Ont aussi été condamnés dans ce groupe, les anciens élus de l'assemblée locale Claudia Mo et Eddie Chu, ainsi que l'ex-journaliste Gwyneth Ho.
Leticia Wong, ancienne conseillère municipale d'un parti prodémocratie aujourd'hui dissout, présente à l'audience, a estimé que les conditions du procès "encourageaient les gens à plaider coupables et à témoigner contre leurs pairs".
- "Libertés effondrées" -
Les autorités de Chine et Hong Kong affirment que la loi sur la sécurité a contribué à rétablir l'ordre à la suite des manifestations de 2019, mais le jugement à provoqué de nombreuses protestations internationales.
Les États-Unis ont "condamné fermement" ces peines prononcées contre des militants qui avaient mené "une activité politique normale protégée par la loi fondamentale de Hong Kong", selon un porte-parole du consulat.
Le gouvernement britannique a accusé les autorités de se servir de la loi sur la sécurité nationale pour "criminaliser l'opposition politique", tandis que l'Union européenne a déploré un "coup sans précédent" porté aux libertés fondamentales à Hong Kong.
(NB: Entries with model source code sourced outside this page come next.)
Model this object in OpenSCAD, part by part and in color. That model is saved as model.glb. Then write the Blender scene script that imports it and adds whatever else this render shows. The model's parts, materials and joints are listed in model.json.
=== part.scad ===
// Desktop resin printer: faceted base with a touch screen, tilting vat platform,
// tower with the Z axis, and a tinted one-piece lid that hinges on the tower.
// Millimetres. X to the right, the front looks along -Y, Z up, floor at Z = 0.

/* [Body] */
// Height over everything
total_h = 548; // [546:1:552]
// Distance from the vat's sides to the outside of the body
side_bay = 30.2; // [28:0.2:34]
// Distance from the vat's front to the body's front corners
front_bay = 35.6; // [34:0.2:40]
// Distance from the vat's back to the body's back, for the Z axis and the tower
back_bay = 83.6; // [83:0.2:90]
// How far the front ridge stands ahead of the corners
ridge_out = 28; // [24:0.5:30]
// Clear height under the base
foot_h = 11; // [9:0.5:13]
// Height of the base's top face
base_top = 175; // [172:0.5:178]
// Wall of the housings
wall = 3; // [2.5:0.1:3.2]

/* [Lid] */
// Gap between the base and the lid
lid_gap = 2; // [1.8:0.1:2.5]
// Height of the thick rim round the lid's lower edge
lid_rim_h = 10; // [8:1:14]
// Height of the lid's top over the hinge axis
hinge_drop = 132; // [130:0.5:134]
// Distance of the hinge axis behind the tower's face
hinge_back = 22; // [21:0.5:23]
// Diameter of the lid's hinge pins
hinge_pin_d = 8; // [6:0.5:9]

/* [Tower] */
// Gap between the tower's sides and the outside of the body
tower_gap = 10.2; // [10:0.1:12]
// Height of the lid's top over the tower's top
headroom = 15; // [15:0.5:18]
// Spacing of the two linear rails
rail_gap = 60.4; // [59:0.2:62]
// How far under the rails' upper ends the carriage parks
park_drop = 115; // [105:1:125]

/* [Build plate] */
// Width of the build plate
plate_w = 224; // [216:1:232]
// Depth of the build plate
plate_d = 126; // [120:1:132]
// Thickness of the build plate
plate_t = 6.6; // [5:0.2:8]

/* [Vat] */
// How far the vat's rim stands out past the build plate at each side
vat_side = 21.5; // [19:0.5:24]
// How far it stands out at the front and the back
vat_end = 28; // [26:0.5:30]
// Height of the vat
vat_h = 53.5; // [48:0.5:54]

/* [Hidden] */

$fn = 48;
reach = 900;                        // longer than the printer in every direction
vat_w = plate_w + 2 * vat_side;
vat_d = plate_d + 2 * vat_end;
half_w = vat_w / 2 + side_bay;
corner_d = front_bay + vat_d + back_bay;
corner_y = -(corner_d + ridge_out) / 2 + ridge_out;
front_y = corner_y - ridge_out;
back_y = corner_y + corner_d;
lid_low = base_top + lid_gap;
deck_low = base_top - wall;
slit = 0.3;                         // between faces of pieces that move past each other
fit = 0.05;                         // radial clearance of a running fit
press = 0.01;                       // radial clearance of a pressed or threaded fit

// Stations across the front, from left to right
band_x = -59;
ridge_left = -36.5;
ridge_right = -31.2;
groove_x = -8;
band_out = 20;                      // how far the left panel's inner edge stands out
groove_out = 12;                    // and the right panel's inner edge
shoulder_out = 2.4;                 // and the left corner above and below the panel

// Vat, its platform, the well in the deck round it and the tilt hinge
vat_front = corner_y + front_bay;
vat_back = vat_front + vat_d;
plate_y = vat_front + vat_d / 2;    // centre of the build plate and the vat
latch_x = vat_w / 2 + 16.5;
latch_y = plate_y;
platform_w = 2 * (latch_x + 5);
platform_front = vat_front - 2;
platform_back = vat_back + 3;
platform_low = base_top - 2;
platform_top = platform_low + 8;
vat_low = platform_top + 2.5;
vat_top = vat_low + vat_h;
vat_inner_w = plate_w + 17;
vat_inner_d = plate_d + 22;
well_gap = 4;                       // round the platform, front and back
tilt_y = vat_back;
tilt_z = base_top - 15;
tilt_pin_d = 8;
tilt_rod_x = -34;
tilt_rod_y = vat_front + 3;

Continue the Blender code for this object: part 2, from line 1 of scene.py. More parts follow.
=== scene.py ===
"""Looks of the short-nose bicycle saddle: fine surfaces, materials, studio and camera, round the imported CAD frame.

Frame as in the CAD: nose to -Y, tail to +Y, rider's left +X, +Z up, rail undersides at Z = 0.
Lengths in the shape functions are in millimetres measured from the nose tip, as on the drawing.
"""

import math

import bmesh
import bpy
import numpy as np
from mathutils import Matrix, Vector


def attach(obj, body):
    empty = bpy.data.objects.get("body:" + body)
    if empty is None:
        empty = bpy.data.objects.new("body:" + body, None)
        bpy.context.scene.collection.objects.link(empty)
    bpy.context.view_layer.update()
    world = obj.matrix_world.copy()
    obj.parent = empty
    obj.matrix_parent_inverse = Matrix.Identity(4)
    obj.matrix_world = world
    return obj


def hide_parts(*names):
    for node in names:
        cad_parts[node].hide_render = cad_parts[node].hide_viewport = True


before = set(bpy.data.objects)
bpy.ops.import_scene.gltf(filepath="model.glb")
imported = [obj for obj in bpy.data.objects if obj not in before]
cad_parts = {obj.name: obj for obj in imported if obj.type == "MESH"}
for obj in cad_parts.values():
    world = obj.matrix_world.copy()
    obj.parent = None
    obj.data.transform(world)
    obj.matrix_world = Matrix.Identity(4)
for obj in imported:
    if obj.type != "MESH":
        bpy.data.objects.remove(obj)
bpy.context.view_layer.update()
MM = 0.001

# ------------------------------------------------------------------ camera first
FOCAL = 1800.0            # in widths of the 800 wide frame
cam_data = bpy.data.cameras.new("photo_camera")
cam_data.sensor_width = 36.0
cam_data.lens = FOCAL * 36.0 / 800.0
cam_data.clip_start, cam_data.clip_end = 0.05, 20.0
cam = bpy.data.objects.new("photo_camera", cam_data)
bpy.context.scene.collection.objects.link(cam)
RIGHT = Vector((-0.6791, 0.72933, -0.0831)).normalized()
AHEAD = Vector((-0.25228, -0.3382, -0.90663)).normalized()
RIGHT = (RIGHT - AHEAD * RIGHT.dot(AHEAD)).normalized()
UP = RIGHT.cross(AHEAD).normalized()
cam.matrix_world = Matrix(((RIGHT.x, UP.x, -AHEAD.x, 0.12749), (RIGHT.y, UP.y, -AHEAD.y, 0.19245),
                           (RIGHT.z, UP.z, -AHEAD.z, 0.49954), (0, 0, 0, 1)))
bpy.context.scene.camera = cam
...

"La démocratie n'est pas un crime", a déclaré la porte-parole de la présidence taïwanaise.
"Les peines sévères prononcées aujourd'hui reflètent la rapidité avec laquelle les libertés civiles et l'indépendance judiciaire se sont effondrées au cours des quatre dernières années", a déclaré Maya Wang, directrice associée pour la Chine de Human Rights Watch, dans un communiqué.
Anna Kwok, directrice exécutive du Hong Kong Democracy Council, à Washington, a condamné "une attaque contre l'essence même de Hong Kong, qui aspire à la liberté, à la démocratie et au droit à l'expression politique".
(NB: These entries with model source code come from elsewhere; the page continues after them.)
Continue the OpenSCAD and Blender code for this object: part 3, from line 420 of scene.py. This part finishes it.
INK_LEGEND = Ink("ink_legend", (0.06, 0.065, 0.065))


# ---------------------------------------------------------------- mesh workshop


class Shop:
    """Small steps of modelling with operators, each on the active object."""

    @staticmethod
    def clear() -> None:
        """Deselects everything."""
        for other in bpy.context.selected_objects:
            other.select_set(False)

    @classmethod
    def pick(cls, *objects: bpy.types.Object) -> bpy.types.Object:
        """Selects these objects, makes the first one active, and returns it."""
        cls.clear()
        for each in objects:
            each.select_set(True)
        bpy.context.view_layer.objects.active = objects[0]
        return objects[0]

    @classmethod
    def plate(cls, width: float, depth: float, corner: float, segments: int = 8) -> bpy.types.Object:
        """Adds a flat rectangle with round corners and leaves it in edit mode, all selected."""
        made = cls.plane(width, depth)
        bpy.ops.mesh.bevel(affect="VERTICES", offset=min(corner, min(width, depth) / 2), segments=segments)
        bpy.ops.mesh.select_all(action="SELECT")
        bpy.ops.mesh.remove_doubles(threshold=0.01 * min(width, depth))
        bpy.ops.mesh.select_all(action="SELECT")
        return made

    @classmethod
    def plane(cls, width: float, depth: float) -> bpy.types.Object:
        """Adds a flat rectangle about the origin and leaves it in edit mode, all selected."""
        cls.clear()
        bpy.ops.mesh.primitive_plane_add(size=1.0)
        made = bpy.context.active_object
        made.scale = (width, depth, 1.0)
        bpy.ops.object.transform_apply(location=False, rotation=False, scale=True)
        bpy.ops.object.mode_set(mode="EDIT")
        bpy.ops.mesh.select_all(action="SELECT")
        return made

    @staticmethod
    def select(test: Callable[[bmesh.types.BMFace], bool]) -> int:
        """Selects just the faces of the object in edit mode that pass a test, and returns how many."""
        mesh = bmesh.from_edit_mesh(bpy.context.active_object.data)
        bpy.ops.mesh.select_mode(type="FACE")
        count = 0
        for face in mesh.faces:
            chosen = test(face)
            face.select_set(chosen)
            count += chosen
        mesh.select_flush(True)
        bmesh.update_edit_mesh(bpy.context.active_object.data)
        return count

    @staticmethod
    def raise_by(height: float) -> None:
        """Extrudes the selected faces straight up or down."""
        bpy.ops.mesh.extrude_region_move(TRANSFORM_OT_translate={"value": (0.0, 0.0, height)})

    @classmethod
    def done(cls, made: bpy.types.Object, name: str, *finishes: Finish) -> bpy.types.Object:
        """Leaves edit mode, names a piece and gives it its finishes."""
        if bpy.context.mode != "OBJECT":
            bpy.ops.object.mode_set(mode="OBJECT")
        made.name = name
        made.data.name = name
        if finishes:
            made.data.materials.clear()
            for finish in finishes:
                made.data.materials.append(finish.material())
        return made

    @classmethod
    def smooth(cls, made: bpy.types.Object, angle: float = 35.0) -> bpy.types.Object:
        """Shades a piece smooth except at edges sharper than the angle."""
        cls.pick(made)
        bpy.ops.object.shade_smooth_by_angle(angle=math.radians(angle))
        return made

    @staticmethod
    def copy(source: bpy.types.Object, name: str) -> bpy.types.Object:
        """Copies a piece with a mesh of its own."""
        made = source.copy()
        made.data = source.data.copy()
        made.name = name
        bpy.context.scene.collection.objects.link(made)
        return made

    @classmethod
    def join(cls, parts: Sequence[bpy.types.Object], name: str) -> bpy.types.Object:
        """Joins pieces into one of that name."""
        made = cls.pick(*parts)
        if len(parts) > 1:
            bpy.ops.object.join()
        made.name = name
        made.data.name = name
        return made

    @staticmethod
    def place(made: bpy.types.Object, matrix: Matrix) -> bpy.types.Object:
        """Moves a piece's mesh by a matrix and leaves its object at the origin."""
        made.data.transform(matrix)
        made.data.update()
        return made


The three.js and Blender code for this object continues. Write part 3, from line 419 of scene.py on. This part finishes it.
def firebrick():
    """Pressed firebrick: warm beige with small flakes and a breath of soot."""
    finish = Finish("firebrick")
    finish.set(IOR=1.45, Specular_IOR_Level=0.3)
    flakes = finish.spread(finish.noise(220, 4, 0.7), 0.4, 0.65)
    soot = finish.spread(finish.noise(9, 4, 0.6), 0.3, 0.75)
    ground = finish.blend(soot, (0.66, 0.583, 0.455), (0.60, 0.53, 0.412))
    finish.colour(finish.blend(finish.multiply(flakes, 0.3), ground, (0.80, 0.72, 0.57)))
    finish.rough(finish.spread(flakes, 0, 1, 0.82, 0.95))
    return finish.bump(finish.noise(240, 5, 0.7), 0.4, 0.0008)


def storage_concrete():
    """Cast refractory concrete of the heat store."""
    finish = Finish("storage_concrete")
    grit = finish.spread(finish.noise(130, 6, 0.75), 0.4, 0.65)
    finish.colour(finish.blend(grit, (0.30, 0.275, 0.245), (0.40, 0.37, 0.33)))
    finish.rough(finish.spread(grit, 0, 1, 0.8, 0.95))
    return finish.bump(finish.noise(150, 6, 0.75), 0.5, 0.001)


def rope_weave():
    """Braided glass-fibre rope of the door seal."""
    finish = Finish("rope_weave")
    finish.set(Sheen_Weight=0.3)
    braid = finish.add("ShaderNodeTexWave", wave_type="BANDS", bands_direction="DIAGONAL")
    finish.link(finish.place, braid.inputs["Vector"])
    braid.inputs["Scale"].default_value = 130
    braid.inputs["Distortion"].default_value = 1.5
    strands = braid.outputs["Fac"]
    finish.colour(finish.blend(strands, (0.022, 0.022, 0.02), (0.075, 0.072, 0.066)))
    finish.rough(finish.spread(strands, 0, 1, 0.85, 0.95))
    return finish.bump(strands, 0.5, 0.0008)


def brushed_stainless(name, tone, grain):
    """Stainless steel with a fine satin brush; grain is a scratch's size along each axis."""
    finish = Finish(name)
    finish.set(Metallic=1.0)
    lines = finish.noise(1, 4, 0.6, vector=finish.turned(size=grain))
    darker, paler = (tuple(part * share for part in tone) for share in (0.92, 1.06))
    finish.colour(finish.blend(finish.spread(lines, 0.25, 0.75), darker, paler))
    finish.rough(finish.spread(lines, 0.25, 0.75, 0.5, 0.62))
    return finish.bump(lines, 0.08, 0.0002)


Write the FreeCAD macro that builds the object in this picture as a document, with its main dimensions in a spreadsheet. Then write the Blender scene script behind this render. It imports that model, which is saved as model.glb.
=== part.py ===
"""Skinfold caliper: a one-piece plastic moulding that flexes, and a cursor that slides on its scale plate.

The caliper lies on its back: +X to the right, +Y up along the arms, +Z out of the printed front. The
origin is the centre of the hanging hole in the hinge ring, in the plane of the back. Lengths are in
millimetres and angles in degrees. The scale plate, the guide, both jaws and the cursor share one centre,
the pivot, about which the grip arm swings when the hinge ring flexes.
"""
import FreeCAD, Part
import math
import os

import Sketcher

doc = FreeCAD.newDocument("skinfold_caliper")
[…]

Mais le porte-parole du ministère chinois des Affaires étrangères, Lin Jian a estimé que les critiques des pays occidentaux contre ce procès "profanent et piétinent" l'État de droit.
Le ministre à la sécurité de Hong Kong Chris Tang a souligné pour sa part que les peines "reflétaient la gravité du crime" commis par les militants et "montrent que les crimes mettant en danger la sécurité nationale doivent être lourdement sanctionnés".
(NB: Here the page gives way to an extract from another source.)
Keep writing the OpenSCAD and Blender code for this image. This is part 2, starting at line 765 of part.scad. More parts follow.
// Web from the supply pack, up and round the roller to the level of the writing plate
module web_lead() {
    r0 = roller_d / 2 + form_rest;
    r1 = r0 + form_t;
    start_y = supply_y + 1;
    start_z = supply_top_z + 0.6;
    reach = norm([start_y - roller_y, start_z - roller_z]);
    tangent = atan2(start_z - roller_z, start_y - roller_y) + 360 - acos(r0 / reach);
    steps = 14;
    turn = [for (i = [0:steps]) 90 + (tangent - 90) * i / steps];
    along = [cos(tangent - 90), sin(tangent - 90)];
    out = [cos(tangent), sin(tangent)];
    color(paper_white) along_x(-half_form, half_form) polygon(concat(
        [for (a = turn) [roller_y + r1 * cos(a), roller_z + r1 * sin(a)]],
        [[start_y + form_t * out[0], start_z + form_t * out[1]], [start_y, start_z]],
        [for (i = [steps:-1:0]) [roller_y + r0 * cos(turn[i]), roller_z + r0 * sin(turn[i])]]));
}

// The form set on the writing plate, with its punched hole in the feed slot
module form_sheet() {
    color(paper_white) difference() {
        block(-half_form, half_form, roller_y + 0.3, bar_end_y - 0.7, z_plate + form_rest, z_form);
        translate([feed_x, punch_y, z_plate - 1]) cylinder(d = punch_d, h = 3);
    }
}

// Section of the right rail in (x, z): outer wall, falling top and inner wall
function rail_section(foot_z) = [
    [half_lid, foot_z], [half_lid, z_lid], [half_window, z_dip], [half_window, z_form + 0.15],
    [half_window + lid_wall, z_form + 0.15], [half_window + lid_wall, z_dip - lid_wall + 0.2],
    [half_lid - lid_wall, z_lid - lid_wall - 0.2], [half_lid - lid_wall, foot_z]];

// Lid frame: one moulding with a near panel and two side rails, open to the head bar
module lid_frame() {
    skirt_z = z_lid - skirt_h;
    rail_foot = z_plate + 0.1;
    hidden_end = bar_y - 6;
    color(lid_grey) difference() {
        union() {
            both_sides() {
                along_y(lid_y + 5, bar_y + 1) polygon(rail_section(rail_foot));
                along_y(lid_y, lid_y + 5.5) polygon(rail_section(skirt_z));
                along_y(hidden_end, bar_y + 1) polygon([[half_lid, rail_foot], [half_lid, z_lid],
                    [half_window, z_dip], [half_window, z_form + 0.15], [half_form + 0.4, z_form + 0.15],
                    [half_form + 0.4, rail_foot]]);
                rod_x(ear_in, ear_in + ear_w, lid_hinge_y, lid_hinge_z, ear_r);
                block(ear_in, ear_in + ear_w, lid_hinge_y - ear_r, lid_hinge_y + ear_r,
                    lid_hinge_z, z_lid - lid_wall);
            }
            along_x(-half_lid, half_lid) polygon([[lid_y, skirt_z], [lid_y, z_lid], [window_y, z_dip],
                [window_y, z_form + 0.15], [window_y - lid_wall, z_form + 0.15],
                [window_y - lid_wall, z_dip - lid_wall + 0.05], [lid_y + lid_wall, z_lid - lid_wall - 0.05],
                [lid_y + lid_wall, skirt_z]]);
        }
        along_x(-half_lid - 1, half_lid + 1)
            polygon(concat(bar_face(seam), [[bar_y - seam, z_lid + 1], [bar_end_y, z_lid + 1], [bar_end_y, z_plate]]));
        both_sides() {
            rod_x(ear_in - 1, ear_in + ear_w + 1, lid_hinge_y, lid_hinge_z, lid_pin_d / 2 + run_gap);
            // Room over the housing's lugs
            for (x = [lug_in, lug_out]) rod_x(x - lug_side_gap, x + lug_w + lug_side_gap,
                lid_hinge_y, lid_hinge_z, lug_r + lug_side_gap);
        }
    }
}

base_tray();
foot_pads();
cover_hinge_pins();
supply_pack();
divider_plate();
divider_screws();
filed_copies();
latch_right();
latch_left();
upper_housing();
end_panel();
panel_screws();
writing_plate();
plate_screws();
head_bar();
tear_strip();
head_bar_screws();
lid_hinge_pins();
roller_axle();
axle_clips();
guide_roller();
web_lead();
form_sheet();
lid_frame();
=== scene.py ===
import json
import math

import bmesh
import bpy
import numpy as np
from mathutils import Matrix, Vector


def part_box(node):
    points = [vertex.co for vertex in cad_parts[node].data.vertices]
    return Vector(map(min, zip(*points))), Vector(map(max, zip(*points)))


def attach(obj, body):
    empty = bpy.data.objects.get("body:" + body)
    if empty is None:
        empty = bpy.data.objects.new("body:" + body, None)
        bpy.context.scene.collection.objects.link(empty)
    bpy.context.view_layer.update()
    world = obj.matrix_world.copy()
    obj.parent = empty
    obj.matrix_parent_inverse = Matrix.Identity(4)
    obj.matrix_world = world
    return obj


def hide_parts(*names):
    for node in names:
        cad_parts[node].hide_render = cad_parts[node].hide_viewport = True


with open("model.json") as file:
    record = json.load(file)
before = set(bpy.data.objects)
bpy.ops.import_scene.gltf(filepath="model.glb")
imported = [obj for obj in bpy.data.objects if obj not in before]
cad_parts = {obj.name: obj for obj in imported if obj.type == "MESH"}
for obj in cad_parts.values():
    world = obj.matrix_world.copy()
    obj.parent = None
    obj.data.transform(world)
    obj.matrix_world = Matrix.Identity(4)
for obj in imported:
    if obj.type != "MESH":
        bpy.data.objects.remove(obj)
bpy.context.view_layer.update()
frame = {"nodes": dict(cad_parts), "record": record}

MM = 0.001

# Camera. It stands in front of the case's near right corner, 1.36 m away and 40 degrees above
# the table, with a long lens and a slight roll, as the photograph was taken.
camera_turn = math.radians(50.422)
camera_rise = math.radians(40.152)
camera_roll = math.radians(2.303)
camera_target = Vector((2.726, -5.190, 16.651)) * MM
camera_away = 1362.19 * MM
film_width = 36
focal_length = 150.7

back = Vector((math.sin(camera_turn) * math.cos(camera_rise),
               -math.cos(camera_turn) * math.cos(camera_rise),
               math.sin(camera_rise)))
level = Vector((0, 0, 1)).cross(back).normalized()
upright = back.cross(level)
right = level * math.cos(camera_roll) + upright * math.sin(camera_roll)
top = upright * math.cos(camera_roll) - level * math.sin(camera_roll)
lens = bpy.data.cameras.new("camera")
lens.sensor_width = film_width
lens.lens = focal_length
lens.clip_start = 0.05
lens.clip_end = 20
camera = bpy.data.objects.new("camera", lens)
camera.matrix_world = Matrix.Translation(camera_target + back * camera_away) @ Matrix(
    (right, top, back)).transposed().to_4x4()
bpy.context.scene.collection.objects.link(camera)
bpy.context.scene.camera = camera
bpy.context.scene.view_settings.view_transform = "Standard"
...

En dépit des avertissements, 610.000 personnes avaient voté lors de cette primaire en juillet 2020, soit près d'un septième des électeurs de Hong Kong.
Les autorités avaient finalement renoncé à élire son assemblée locale et Pékin a instauré un contrôle strict des élus de Hong Kong.
Dans une autre affaire majeure, le magnat des médias et militant prodémocratie Jimmy Lai, 76 ans, doit témoigner mercredi dans le cadre son procès pour atteinte à la sécurité nationale, pour la première fois en près de quatre années en prison.